L’urgence est palpable : alors que le présent file à toute vitesse, comment s’appuyer sur nos mythes fondateurs pour transformer notre avenir à partir d’une mémoire commune? Comment appréhender ce "cygne", symbole de notre angoisse face à un futur incertain? Mathilde Monnier et sa superbe compagnie de danseurs s’en emparent afin que ce solo révolutionnaire en 1907 (il signait un changement de paradigme entre le classique et le contemporain), le soit de nouveau en 2009, alors que nous vivons une grave crise de système. Elle  réussit ce pari d’articuler le solo (le sens) avec le groupe (la communication). Tout ce que la société du spectacle réduit, elle l’interroge pour nous propulser vers un changement de civilisation: pourquoi chercher à tout prix le mouvement s’il n’est pas vecteur de sens, si le corps nous empêche de nous confronter au "politique", s’il n’éveille pas une conscience individuelle et collective. À partir du mythe, elle nous permet aussi de questionner notre rapport à la danse, métaphore de l’articulation passé-présent-futur.

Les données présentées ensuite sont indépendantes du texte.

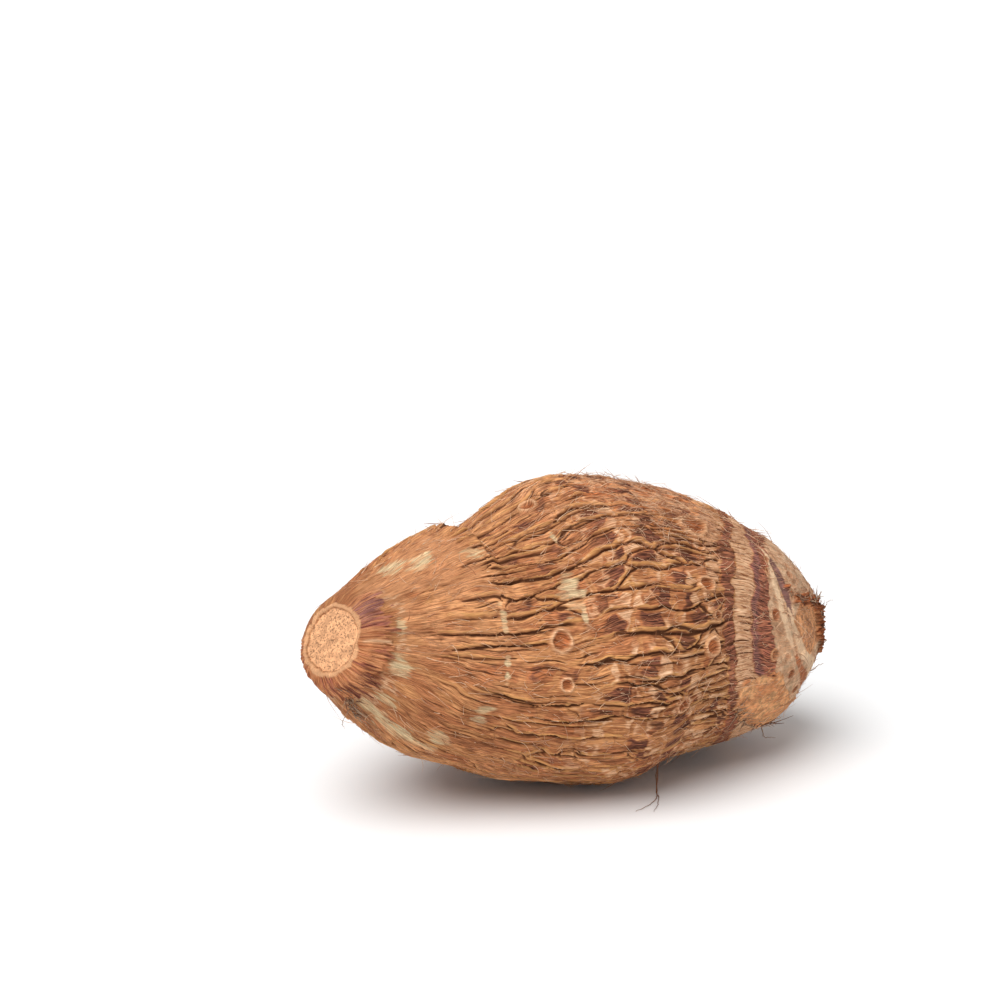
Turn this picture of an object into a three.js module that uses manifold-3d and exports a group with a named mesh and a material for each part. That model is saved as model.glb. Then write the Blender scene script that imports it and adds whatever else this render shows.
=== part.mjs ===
// A taro corm, the swollen underground stem of the taro plant, lying on its side.
//
// Millimetres, +Z up. +X points to the shoot end, where the leaves grew, and the
// round scar where the corm broke off its parent is at the -X end. The origin is
// on the surface that the corm rests on, under the middle of its box.
//
// The corm grew as one piece, so it is one solid: an outline turned round an
// axis, which is then bent along the corm's own curved spine. A notch crosses its
// top and back where the neck by the scar ends, low rings stand where the old
// leaves were joined, and the belly has the flat that it rests on.

import * as THREE from 'three';
import { mergeVertices } from 'three/addons/utils/BufferGeometryUtils.js';
import Module from 'manifold-3d';

// Driving dimensions.
const SPINE_LENGTH = 182;
const GREATEST_RADIUS = 52.5;
const SCAR_RADIUS = 9.5;
const SCAR_DISH = 0.4;
const LIP_RADIUS = 11;
const COLLAR_RADIUS = 14.6;
const SCAR_TILT_ASIDE = 0.1;
const SCAR_TILT_UP = 0.16;
const SCAR_TILT_REACH = 0.12;
const SHOOT_STUB_RADIUS = 6.5;
const SHOOT_STUB_LENGTH = 3;
const BELLY_FLAT_DEPTH = 2.2;

// The notch: how deep it is, where along the spine it starts to drop, how soon
// it is deepest and how soon it has risen again, all as shares of the spine's
// length, and its middle and half width as angles round the spine.
const NOTCH_DEPTH = 7.7;
const NOTCH_PLACE = 0.25;
const NOTCH_DROP = 0.022;
const NOTCH_RISE = 0.15;
const NOTCH_TURN = 1.08;
const NOTCH_HALF_TURN = 0.95;

// Low rings of leaf scars near the shoot end, by where they cross the front.
const LEAF_RING_PLACES = [0.636, 0.69, 0.77, 0.84];
const LEAF_RING_HEIGHT = 0.7;
const LEAF_RING_HALF_WIDTH = 0.012;

// Each ring lies further along at the sides than at the front: how much further
// at most, over which shares the lean grows and ends, and how fast it grows
// with the angle from the front.
const RING_LEAN = 0.1;
const RING_LEAN_START = 0.3;
const RING_LEAN_FULL = 0.74;
const RING_LEAN_END = 0.88;
const RING_FRONT_TURN = 2.88;
const RING_LEAN_TURN = 0.96;

// How finely the outline is stepped along the spine and round it.
const STEPS_ALONG = 76;
const STEPS_ROUND = 60;

// The corm's outline from the scar's collar to the shoot's stub: the share of
// the spine's length, then the radius as a share of the greatest one.
const OUTLINE = [
  [0.012, COLLAR_RADIUS / GREATEST_RADIUS],
  [0.065, 0.395],
  [0.15, 0.59],
  [0.27, 0.775],
  [0.4, 0.915],
  [0.53, 0.99],
  [0.66, 0.89],
  [0.8, 0.732],
  [0.89, 0.603],
  [0.945, 0.42],
  [0.972, 0.28],
  [0.985, SHOOT_STUB_RADIUS / GREATEST_RADIUS],
];

// The spine, from the scar to the shoot: the scar end lifts and leans to -Y,
// so its face looks up and aside, and the shoot end droops a little.
const SPINE = [
  new THREE.Vector3(-0.5 * SPINE_LENGTH, -19, 11.5),
  new THREE.Vector3(-0.34 * SPINE_LENGTH, -9, 2.3),
  new THREE.Vector3(-0.12 * SPINE_LENGTH, -2, -2.3),
  new THREE.Vector3(0.12 * SPINE_LENGTH, 0, -3.4),
  new THREE.Vector3(0.32 * SPINE_LENGTH, -1, -8.6),
  new THREE.Vector3(0.5 * SPINE_LENGTH, -5, -9.5),
];

// The corm isn't quite round: its radius swells and shrinks round the spine.
const OVAL = 0.018;
const OVAL_TURN = 0.15;
const THREE_LOBES = 0.012;
const LOBES_TURN = 1.9;

// The angle from one direction round the spine to another, from -PI to PI.
function turnBetween(from, to) {
  return THREE.MathUtils.euclideanModulo(to - from + Math.PI, 2 * Math.PI) - Math.PI;
}

// Height of the leaf rings at a share of the spine's length and an angle.
function ringHeight(share, angle) {
  const grown = THREE.MathUtils.clamp((share - RING_LEAN_START) / (RING_LEAN_FULL - RING_LEAN_START), 0, 1);
  const left = THREE.MathUtils.clamp((1 - share) / (1 - RING_LEAN_END), 0, 1);
  const turn = turnBetween(RING_FRONT_TURN, angle) / RING_LEAN_TURN;
  const atFront = share - RING_LEAN * grown * left * (1 - Math.exp(-turn * turn));
  let height = 0;
  for (const place of LEAF_RING_PLACES) {
    const offset = (atFront - place) / LEAF_RING_HALF_WIDTH;
    height += LEAF_RING_HEIGHT * Math.exp(-offset * offset);
  }
  return height;
}

// Depth of the notch at a share of the spine's length and an angle.
function notchDepth(share, angle) {
  const deepest = NOTCH_PLACE + NOTCH_DROP;
  const dropped = THREE.MathUtils.smoothstep(share, NOTCH_PLACE, deepest);
  const left = THREE.MathUtils.clamp(1 - (share - deepest) / NOTCH_RISE, 0, 1);
  const turn = turnBetween(NOTCH_TURN, angle) / NOTCH_HALF_TURN;
  return NOTCH_DEPTH * dropped * left * Math.exp(-turn * turn);
}

// The half outline as (radius, distance along the axis), from axis to axis.
function outlinePoints() {
  const curve = new THREE.SplineCurve(OUTLINE.map(([share, radius]) => new THREE.Vector2(radius, share)));
  const points = [
    new THREE.Vector2(0, SCAR_DISH),
    new THREE.Vector2(SCAR_RADIUS, SCAR_DISH),
    new THREE.Vector2(LIP_RADIUS, 0),
  ];
  for (let step = 0; step <= STEPS_ALONG; step += 1) {
    const point = curve.getPoint(step / STEPS_ALONG);
    points.push(new THREE.Vector2(point.x * GREATEST_RADIUS, point.y * SPINE_LENGTH));
  }
  const stubTop = OUTLINE[OUTLINE.length - 1][0] * SPINE_LENGTH + SHOOT_STUB_LENGTH;
  points.push(new THREE.Vector2(0.8 * SHOOT_STUB_RADIUS, stubTop));
  points.push(new THREE.Vector2(0, stubTop));
  return points;
}

// How much further out the skin stands than a round one, as a share of the
// radius, at an angle round the spine and a share of its length.
function unevenness(angle, share) {
  const fullness = Math.sin(Math.PI * THREE.MathUtils.clamp(share, 0, 1));
  const oval = OVAL * Math.cos(2 * (angle - OVAL_TURN));
  const lobes = THREE_LOBES * Math.cos(3 * (angle - LOBES_TURN) + 4 * share);
  return fullness * (oval + lobes);
}

// Bends a solid turned round the Y axis so that its axis follows the spine,
// and tilts the scar's end of it.
function bendAlongSpine(geometry) {
  const spine = new THREE.CatmullRomCurve3(SPINE, false, 'catmullrom', 0.5);
  const positions = geometry.getAttribute('position');
  const up = new THREE.Vector3(0, 0, 1);
  for (let i = 0; i < positions.count; i += 1) {
    const share = positions.getY(i) / SPINE_LENGTH;
    const angle = Math.atan2(positions.getZ(i), -positions.getX(i));
    const evenRadius = Math.hypot(positions.getX(i), positions.getZ(i));
    const swollen = evenRadius * (1 + unevenness(angle, share));
    const radius = swollen + ringHeight(share, angle) - notchDepth(share, angle);
    const aside = radius * Math.cos(angle);
    const above = radius * Math.sin(angle);

    const onSpine = THREE.MathUtils.clamp(share, 0, 1);
    const forward = spine.getTangentAt(onSpine);
    const left = new THREE.Vector3().crossVectors(up, forward).normalize();
    const top = new THREE.Vector3().crossVectors(forward, left);

    const tilt = Math.max(0, 1 - share / SCAR_TILT_REACH) ** 2;
    const beyond = (share - onSpine) * SPINE_LENGTH;
    const sheared = beyond + tilt * (SCAR_TILT_UP * above - SCAR_TILT_ASIDE * aside);

    const place = spine.getPointAt(onSpine);
    place.addScaledVector(forward, sheared);
    place.addScaledVector(left, aside);
    place.addScaledVector(top, above);
    positions.setXYZ(i, place.x, place.y, place.z);
  }
}

// A closed mesh whose faces share their vertices, as manifold-3d needs it.
function solidFrom(wasm, geometry) {
  geometry.deleteAttribute('normal');
  geometry.deleteAttribute('uv');
  const merged = mergeVertices(geometry);
  const mesh = new wasm.Mesh({
    numProp: 3,
    vertProperties: new Float32Array(merged.getAttribute('position').array),
    triVerts: new Uint32Array(merged.index.array),
  });
  return new wasm.Manifold(mesh);
}

function geometryFrom(solid) {
  const mesh = solid.getMesh();
  const geometry = new THREE.BufferGeometry();
  geometry.setAttribute('position', new THREE.BufferAttribute(mesh.vertProperties, 3));
  geometry.setIndex(new THREE.BufferAttribute(mesh.triVerts, 1));
  geometry.computeVertexNormals();
  return geometry;
}

// Moves the corm so that the ground plane takes the belly flat off it.
function settle(geometry) {
  geometry.computeBoundingBox();
  const box = geometry.boundingBox;
  const middleX = (box.min.x + box.max.x) / 2;
  const middleY = (box.min.y + box.max.y) / 2;
  geometry.translate(-middleX, -middleY, -box.min.z - BELLY_FLAT_DEPTH);
}

function buildCorm(wasm) {
  const body = new THREE.LatheGeometry(outlinePoints(), STEPS_ROUND);
  bendAlongSpine(body);
  settle(body);
  const ground = new THREE.BoxGeometry(2 * SPINE_LENGTH, 2 * SPINE_LENGTH, GREATEST_RADIUS);
  ground.translate(0, 0, -GREATEST_RADIUS / 2);
  const cut = solidFrom(wasm, body).subtract(solidFrom(wasm, ground));
  return geometryFrom(cut);
}

const wasm = await Module();
wasm.setup();

const skin = new THREE.MeshStandardMaterial({ color: 0xa8693f, roughness: 0.85, metalness: 0 });
const corm = new THREE.Mesh(buildCorm(wasm), skin);
corm.name = 'taro_corm';

const group = new THREE.Group();
group.add(corm);

export default group;
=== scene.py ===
"""A taro corm lying on a pale studio floor.

An add-on that also runs as a script. Its panel has one operator for each piece
of the corm and one for the stage, and the sizes and colours that a user would
change are properties on the scene. Metres throughout, +Z up, +X to the shoot
end, as in the CAD model that the pieces dress.
"""

import math
from types import SimpleNamespace

import bpy
import numpy as np
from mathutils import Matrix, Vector


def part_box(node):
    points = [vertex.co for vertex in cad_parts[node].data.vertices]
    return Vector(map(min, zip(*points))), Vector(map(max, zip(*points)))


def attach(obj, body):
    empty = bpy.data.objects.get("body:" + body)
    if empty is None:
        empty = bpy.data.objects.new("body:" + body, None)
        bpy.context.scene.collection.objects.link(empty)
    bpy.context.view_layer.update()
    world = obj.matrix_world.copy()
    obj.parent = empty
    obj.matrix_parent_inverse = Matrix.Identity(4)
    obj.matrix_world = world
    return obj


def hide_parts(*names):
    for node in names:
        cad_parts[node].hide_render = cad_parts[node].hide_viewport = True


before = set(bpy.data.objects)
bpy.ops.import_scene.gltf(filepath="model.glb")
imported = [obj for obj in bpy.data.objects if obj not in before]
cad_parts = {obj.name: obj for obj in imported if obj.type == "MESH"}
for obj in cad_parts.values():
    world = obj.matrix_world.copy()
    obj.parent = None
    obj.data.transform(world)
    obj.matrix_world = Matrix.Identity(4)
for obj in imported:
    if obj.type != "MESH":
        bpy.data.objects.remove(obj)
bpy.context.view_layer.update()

bl_info = {
    "name": "Taro Corm",
    "version": (1, 0, 0),
    "blender": (4, 5, 0),
    "location": "View3D > Sidebar > Taro Corm",
    "description": "Builds a taro corm with its wrinkled skin, fibres and root threads",
    "category": "Object",
}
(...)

Pour nous aider, à l’image d’un match de rugby, de nombreux objets circulent, non pour leur fonction plastique, mais parce qu’ils sont vecteurs du mouvement. Ce collectif ouvre tellement l’espace, que cela en est prodigieux : la poésie finit par vous emporter. La danse est le groupe, le corps est la matière du sensible et nous sommes des spectateurs inclus dans le mouvement, car c’est à nous de relier pour sculpter ce corps social, seul espace où nous pouvons inventer notre futur commun. Pavlova 3’23 nous traverse, bien plus qu’elle nous tétaniserait par sa beauté. À côté des objets, viennent s’ajouter des rideaux de plastique noir, positionnés sur chaque côté de la scène, qui montent et descendent, et produisent un son quasiment "liquide", si cher à Christophe Haleb (chef d'œuvre présenté à Uzès Danse). Le fluide est partout et finit par vous caresser la peau comme chez Dave St Pierre où les corps glissent sur l’eau, tandis qu’une bâche du plafond tombe à terre et devient liquide mélodieux chez Anne Teresa De Keersmaeker.
Mais cette ouverture vers le futur serait impossible sans l’engagement des danseurs dans leur interprétation du solo. Cécilia Bengolea est impressionnante en Dalida fragile et évanescente, Olivier Normand vous emporte dans ses ondulations féeriques, I-Fang Lin vous écartèle avec son grand écart, Julien Gallée-Ferré vous subjugue dans sa fuite mortuaire, et Thiago Granato nous fait pitié en roi déchu. Alors que les musiques d’Heiner Goebbels et Rodolphe Burger finissent de vous envelopper, vous ne rêvez plus : la danse contemporaine a signé l’un de ses plus beaux manifestes pour un nouveau langage des cygnes.